For this woman, Sandberg has a wealth of advice, which in its entirety boils down to the central conceit of her book: Lean In. This woman—this hyper-sensitive, underutilized and challenge-averse woman—needs to stop sitting in the back row at meetings, stop taking flak from colleagues, and stop turning down opportunities because she’s unsure about her abilities. She needs to build organic and mutually beneficial relationships with coworkers, and worry less about being liked and more about being respected. She needs to speak her mind with colleagues and bosses, and if and when she decides to throw a bun in the oven, not start sacrificing her career the second she realizes she’s pregnant. She could also stand to snag an understanding, supportive and equally driven husband, who won’t hesitate to pitch in on 50% of the child-rearing and housework. In short, Sheryl Sandberg wants this woman to sack up (which, incidentally, would have been a way better book title.)
Lean In is presented as a series of challenges women face in the workplace—everything from birthing a baby to bucking the lingering stigma associated with being an “ambitious female.” Using anecdotes from her own career, Sandberg outlines and empathizes with these struggles, pulling in outside research to quash the Wimpy Woman’s fear that she is the only one fighting these battles. And indeed, the data speaks for itself: A 2012 McKinsey survey found that 36% of the men wanted to reach the C-suite (CEO, COO, etc.) compared with 18% of women. Another study found that women only apply to jobs if they meet 100% of the criteria, versus 60% for men. At the top fifty colleges, fewer than a third of student government presidents are female. And so on and so forth. Statistically speaking, the gender gap is hard to ignore.
And yet. There were times in reading Lean In when I felt that Sandberg wasn’t describing females so much as introverts, people—of either gender—with the kind of disposition that limits them in the workforce. Leaving aside those chapters of Lean In devoted to maternity leave and motherhood, the vast majority of Sandberg’s advice amounts to a straightforward rubric on Handling Oneself At Work. Speak up, be present, volunteer; make the most of your experiences and don’t get caught up in agonizing over your own potential.

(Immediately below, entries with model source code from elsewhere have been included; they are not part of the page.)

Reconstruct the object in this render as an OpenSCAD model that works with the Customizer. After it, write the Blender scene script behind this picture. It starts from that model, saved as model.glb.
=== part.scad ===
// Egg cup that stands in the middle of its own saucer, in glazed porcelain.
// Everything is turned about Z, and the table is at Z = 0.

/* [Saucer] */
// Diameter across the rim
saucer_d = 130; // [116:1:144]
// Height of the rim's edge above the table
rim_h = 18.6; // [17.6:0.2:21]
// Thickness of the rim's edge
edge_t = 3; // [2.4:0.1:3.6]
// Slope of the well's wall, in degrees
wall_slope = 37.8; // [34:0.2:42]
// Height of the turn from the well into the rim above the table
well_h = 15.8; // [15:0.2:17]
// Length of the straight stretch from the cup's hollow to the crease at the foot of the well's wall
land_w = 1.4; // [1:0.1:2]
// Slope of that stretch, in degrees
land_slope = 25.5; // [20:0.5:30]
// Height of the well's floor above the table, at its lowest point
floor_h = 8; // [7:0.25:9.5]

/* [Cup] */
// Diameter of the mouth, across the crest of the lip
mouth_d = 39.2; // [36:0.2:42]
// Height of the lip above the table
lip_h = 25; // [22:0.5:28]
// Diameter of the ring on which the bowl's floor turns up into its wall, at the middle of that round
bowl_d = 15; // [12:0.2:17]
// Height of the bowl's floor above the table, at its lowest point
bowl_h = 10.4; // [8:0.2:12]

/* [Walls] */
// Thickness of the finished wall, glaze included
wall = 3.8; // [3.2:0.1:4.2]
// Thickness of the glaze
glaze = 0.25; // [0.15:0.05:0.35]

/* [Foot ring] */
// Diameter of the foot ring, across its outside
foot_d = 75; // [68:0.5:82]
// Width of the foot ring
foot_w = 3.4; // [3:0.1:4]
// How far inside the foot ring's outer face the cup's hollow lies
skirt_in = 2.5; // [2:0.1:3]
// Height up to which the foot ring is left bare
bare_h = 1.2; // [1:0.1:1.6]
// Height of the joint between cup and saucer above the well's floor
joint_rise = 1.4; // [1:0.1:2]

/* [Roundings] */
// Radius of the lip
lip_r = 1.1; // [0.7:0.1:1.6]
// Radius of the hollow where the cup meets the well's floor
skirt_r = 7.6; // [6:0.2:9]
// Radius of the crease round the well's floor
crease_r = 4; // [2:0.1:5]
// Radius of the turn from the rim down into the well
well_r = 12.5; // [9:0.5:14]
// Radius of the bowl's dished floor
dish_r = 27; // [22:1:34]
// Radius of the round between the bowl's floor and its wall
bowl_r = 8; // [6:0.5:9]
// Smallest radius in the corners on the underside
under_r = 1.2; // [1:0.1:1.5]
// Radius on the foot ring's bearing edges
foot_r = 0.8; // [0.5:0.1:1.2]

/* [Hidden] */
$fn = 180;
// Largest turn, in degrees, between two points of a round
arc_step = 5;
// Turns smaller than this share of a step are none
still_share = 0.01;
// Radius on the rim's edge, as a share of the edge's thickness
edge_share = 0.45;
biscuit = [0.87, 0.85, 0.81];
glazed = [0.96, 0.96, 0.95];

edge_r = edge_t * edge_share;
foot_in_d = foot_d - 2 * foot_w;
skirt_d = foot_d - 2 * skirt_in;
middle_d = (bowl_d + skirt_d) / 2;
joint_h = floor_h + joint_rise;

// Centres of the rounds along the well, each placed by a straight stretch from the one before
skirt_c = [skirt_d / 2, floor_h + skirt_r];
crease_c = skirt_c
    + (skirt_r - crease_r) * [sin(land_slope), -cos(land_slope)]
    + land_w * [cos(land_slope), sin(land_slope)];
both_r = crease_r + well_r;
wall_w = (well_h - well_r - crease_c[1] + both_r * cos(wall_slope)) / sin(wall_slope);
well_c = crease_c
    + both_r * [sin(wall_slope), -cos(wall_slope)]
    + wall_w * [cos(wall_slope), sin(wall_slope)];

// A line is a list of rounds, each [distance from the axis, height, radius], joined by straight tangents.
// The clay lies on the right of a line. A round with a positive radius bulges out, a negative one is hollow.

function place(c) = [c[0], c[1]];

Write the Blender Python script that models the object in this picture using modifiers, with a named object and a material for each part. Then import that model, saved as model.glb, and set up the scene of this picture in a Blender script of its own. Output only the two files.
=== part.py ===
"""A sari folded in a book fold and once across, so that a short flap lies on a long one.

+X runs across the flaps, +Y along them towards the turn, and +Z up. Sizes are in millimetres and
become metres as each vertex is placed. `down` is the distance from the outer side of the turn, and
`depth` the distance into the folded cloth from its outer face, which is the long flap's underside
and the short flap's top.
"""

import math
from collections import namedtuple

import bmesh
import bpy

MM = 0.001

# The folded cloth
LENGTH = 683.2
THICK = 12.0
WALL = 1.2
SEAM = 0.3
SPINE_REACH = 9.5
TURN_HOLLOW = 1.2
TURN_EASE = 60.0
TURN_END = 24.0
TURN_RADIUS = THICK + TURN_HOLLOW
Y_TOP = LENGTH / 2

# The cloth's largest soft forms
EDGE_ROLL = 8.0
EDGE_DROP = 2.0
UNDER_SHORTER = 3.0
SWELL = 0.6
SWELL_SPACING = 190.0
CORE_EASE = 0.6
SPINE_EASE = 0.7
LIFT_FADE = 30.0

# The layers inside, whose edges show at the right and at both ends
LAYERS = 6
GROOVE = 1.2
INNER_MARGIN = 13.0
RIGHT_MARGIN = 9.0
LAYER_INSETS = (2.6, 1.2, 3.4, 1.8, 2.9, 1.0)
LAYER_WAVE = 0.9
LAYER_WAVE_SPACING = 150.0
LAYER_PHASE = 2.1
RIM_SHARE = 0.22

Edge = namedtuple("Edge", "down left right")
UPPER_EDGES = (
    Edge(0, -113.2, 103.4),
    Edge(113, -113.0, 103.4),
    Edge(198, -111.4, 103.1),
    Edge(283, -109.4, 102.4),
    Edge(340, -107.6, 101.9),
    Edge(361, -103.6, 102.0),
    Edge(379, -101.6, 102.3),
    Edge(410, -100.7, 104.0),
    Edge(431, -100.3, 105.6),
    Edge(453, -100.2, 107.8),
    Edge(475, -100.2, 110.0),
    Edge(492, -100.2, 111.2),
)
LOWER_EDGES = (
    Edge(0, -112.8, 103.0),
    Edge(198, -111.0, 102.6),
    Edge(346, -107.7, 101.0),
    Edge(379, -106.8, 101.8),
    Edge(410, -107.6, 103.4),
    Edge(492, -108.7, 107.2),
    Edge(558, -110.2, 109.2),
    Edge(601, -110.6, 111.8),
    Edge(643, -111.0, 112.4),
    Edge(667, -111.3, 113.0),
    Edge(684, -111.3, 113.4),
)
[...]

As a woman, I can’t deny that I had some knee-jerk reactions to Sandberg’s generalizations about how my gender behaves in the workplace. Maybe I’ve just been incredibly fortunate in my career—Sandberg has to this day never reported to a woman; in six years, I’ve reported to three—or maybe I’m in denial. Maybe these issues become more pronounced at a higher level, i.e. on the 10th floor it’s all “gender schmender,” but take the elevator to 35 and men are still running things. Maybe — probably — it’s all of the above.
And even though I know gender is kind of the point of Lean In, I can’t help but feel that it limits the book, which would just as easily benefit entirely different subsets of professionals. Millenials, for example (I love me some Internet, but it has been shit for developing face-to-face networking skills.) Sandberg’s tips would be valuable for quiet types, baby boomers switching jobs, expecting fathers, and anyone that’s between 5 and 10 years into their career and not entirely sure what to do next. After all, no one really knows what they’re doing the first time they show up to an interview, or start a new job, or negotiate their first raise, or shepherd their first project. We’re all at the mercy of the Career Gods, and so Lean In’s topics aren’t really “women problems;” they’re people problems. (Which, some magazine should get on an “Ask Sheryl” career advice column ASAP.)
Of course Sandberg points out that women struggle with these issues disproportionately, not because of their “nature” but because of society’s expectations of them. Women aren’t supposed to be aggressive, or forthright, or ambitious. And when one does manage to shimmy her way up the corporate ladder, she never quite sheds the gender identifier (in a poignant moment, Sandberg points out that a Google search for “Facebook’s male CEO” turns up zero results. “Facebook’s female COO” turns up over 400.) So how is one supposed to be a driven, confident and successful woman, without alienating those who subscribe (intentionally or not) to outdated gender stereotypes? Lean In is part answer to that question, and part “Really ladies, who gives a fuck?”
Women, myself included, often have counterintuitively negative reactions to women’s issues. We don’t want to be considered successful women, just successful people. We don’t want our professional contributions to be qualified by our girl parts, and so discussing gender in the workplace feels anathema to achieving equality. And to this end, women get a lot of mixed messages. “You can do anything a man can, but you don’t have to take the same path as a man would, but you should behave aggressively and confidently like a man does, but also you should help your company effect change that will benefit women, which is something a man probably wouldn’t do.” As I mentioned in my review of How to Be a Woman (it’s been a big month for feminism on ST), it’s exhausting, running everything through the lens of womanhood. It’s another thing to think about, another battle to fight, another injustice to dwell on — and you’re never quite sure if talking about it is making things better or worse. Whether or not I identify with her anxious wallflower of an Average Woman, in Lean In Sandberg makes a decent argument for “better.”
TITLE: Lean In: Women, Work and the Will to Lead
AUTHOR: Sheryl Sandberg
ALSO WROTE: n/a
SORTA LIKE: Every professional self-help book — 10 Ways to Be An Effective Leader, etc. — but not as dry
FIRST LINE: “I got pregnant with my first child in the summer of 2004.”